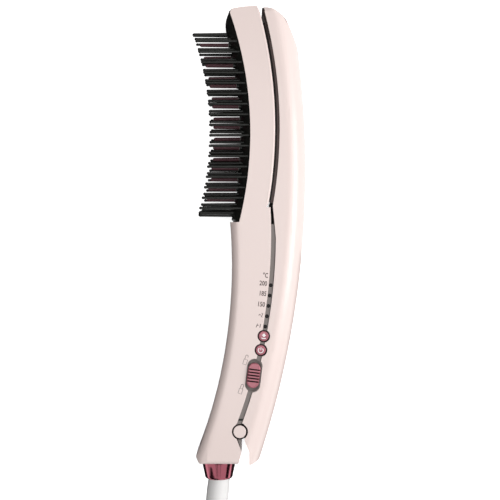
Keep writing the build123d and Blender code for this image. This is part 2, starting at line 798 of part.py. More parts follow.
def make_opening_spring():
    low = barrel_high + 0.6
    height = body_depth - cap_thickness - 1.2 - lug_length - 0.6 - spring_wire - low
    pitch = height / spring_turns
    path = Helix(pitch, height, spring_radius)
    coil = sweep(Plane(path @ 0, z_dir=path % 0) * Circle(spring_wire / 2), path=path)
    return Pos(0, 0, low + spring_wire / 2) * coil


# Collar, swivel and mains cord

boot_top = (collar_x + 0.2, foot_y - collar_length)


def at_boot(shape):
    """Set a body of revolution, drawn upright with +Z up the stem, on the leaning swivel axis."""
    return Pos(boot_top[0], boot_top[1], mid_z) * Rot(0, 0, -boot_lean) * Rot(-90, 0, 0) * shape


def make_collar():
    end_y = foot_y - collar_length
    profile = Polyline((0, foot_y), (collar_top_radius, foot_y), (collar_end_radius, end_y + 1.0),
                       (collar_end_radius - 0.6, end_y), (0, end_y), close=True)
    collar = revolve(make_face(profile), axis=Axis.Y)
    spigot = Pos(0, foot_y + 1.75, 0) * Rot(90, 0, 0) * Cylinder(bush_radius + 2.4, 3.5)
    mouth = Pos(0, end_y + 2.0, 0) * Rot(90, 0, 0) * Cylinder(collar_mouth_radius, 4.2)
    collar = Pos(collar_x, 0, mid_z) * (collar + spigot - mouth)
    return collar - at_boot(rod(0, 0, 0, 40, bush_radius))


def make_swivel_bush():
    return at_boot(rod(0, 0, 4.8, 15.0, bush_radius) - rod(0, 0, 0, 40, stem_radius + running_gap))


def make_swivel_boot():
    neck = 3.2
    outline = [(0, neck), (boot_radius, neck), (boot_radius, -12), (boot_radius - 0.6, -22),
               (boot_end_radius + 0.6, -boot_length + 4), (boot_end_radius, -boot_length), (0, -boot_length)]
    body = revolve(make_face(Plane.XZ * Polyline(*outline, close=True)), axis=Axis.Z)
    for index in range(5):
        z = -24.0 - index * 4.0
        kept = rod(0, 0, z - 0.9, z + 0.9, boot_radius - 1.9 - 0.45 * index)
        body = body - (rod(0, 0, z - 0.9, z + 0.9, 12) - kept)
    body = body + rod(0, 0, neck, 18.0, stem_radius) + rod(0, 0, 15.3, 17.3, bush_radius - 0.4)
    return at_boot(body)


def make_slip_contacts():
    return at_boot(rod(0, 0, 18.0, 20.5, stem_radius - 0.5))


def make_contact_block():
    shape = rod(0, 0, 18.9, 25.0, bush_radius + 1.5) - rod(0, 0, 0, 21.0, bush_radius - 0.2)
    return at_boot(shape)


boot_end_x = boot_top[0] - boot_length * sin(radians(boot_lean))
boot_end_y = boot_top[1] - boot_length * cos(radians(boot_lean))
cord_z = cord_diameter / 2 + 0.1
cord_points = [
    (boot_end_x, boot_end_y, mid_z),
    (-21.134, -98.801, mid_z),
    (-23.6, -113.5, 13.0),
    (-25.1, -131.5, 5.3),
    (-25.2, -149.5, cord_z),
]
tail_points = [
    (53.2, -149.4, cord_z),
    (52.6, -138.5, 5.4),
    (49.0, -128.0, plug_thickness / 2),
    (45.5, -118.0, plug_thickness / 2),
]


def cord_tube(points):
    """Straight runs joined by tangent arcs, each as large as its two runs allow."""
    corners = [Vector(*point) for point in points]
    radii = []
    for before, corner, after in zip(corners, corners[1:], corners[2:]):
        turn = (corner - before).get_angle(after - corner)
        shorter = min((corner - before).length, (after - corner).length)
        radii.append(0.45 * shorter / tan(radians(turn / 2)))
    print("cord radii", [round(radius, 1) for radius in radii])
    path = FilletPolyline(*corners, radius=radii)
    return sweep(Plane(path @ 0, z_dir=path % 0) * Circle(cord_diameter / 2), path=path)


lead_way_x = 11.0
lead_bend = 12.0
lead_spacing = 2.6
heater_lead_z = body_depth - plate_margin - 8.0
mains_lead_points = [(-11.2, -10.1), (-9.5, 12.0), (-2.5, 36.0), (8.6, 58.8)]
heater_lead_points = [(15.2, 117.3), (11.2, 130.0), (11.6, 146.0), (16.4, 162.7)]


def lead(points, z, radius):
    """An insulated lead at one height, bent gently at each of its points."""
    corners = [Vector(x, y, z) for x, y in points]
    path = FilletPolyline(*corners, radius=lead_bend)
    return sweep(Plane(path @ 0, z_dir=path % 0) * Circle(radius), path=path)




def make_mains_leads():
    return lead(mains_lead_points, mid_z - 5, wire_radius) + lead(mains_lead_points, mid_z + 5, wire_radius)


def make_heater_leads():
    lower = lead(heater_lead_points, heater_lead_z - lead_spacing / 2, wire_radius)
    return lower + lead(heater_lead_points, heater_lead_z + lead_spacing / 2, wire_radius)


def make_cord_coil():
    band = coil_layers * cord_diameter
    ring = Cylinder((coil_mean_diameter + band) / 2, band)
    ring = ring - Cylinder((coil_mean_diameter - band) / 2, band + 1)
    return Pos(coil_centre_x, coil_centre_y, band / 2) * ring


def at_plug(shape):
    """Set a piece drawn along +Y from the cord's end into the plug's place on the floor."""
    end = Vector(*tail_points[-1])
    run = end - Vector(*tail_points[-2])
    lean = degrees(asin(run.X / run.length))
    return Pos(end.X, end.Y, end.Z) * Rot(0, 0, -lean) * shape


def make_plug_body():
    half = plug_width / 2
    outline = [(-5, 8), (5, 8), (half - 3, 19), (half, 23), (half, plug_length), (-half, plug_length),
               (-half, 23), (3 - half, 19)]
    body = polygon_slab(outline, -plug_thickness / 2, plug_thickness / 2)
    body = fillet(body.edges(), 1.5)
    relief = Pos(0, 5, 0) * Rot(-90, 0, 0) * Cone(cord_diameter / 2 + 1.0, 5.4, 10)
    return at_plug(relief + body)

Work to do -
Reproduce verbatim only this range: the first line of the material through the line that contains "return at_boot(rod(0, 0, 4.8, 15.0, bush_radius)", inclusive.

Result -
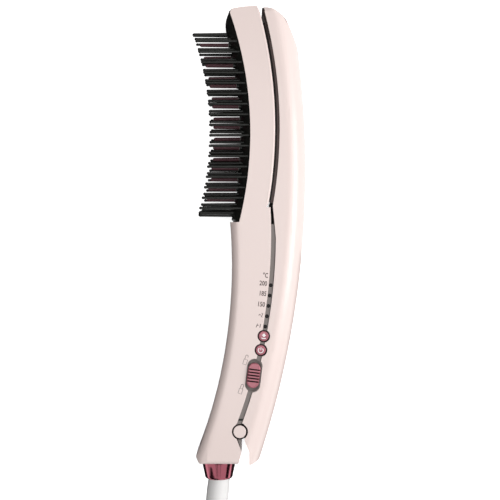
Keep writing the build123d and Blender code for this image. This is part 2, starting at line 798 of part.py. More parts follow.
def make_opening_spring():
    low = barrel_high + 0.6
    height = body_depth - cap_thickness - 1.2 - lug_length - 0.6 - spring_wire - low
    pitch = height / spring_turns
    path = Helix(pitch, height, spring_radius)
    coil = sweep(Plane(path @ 0, z_dir=path % 0) * Circle(spring_wire / 2), path=path)
    return Pos(0, 0, low + spring_wire / 2) * coil


# Collar, swivel and mains cord

boot_top = (collar_x + 0.2, foot_y - collar_length)


def at_boot(shape):
    """Set a body of revolution, drawn upright with +Z up the stem, on the leaning swivel axis."""
    return Pos(boot_top[0], boot_top[1], mid_z) * Rot(0, 0, -boot_lean) * Rot(-90, 0, 0) * shape


def make_collar():
    end_y = foot_y - collar_length
    profile = Polyline((0, foot_y), (collar_top_radius, foot_y), (collar_end_radius, end_y + 1.0),
                       (collar_end_radius - 0.6, end_y), (0, end_y), close=True)
    collar = revolve(make_face(profile), axis=Axis.Y)
    spigot = Pos(0, foot_y + 1.75, 0) * Rot(90, 0, 0) * Cylinder(bush_radius + 2.4, 3.5)
    mouth = Pos(0, end_y + 2.0, 0) * Rot(90, 0, 0) * Cylinder(collar_mouth_radius, 4.2)
    collar = Pos(collar_x, 0, mid_z) * (collar + spigot - mouth)
    return collar - at_boot(rod(0, 0, 0, 40, bush_radius))


def make_swivel_bush():
    return at_boot(rod(0, 0, 4.8, 15.0, bush_radius) - rod(0, 0, 0, 40, stem_radius + running_gap))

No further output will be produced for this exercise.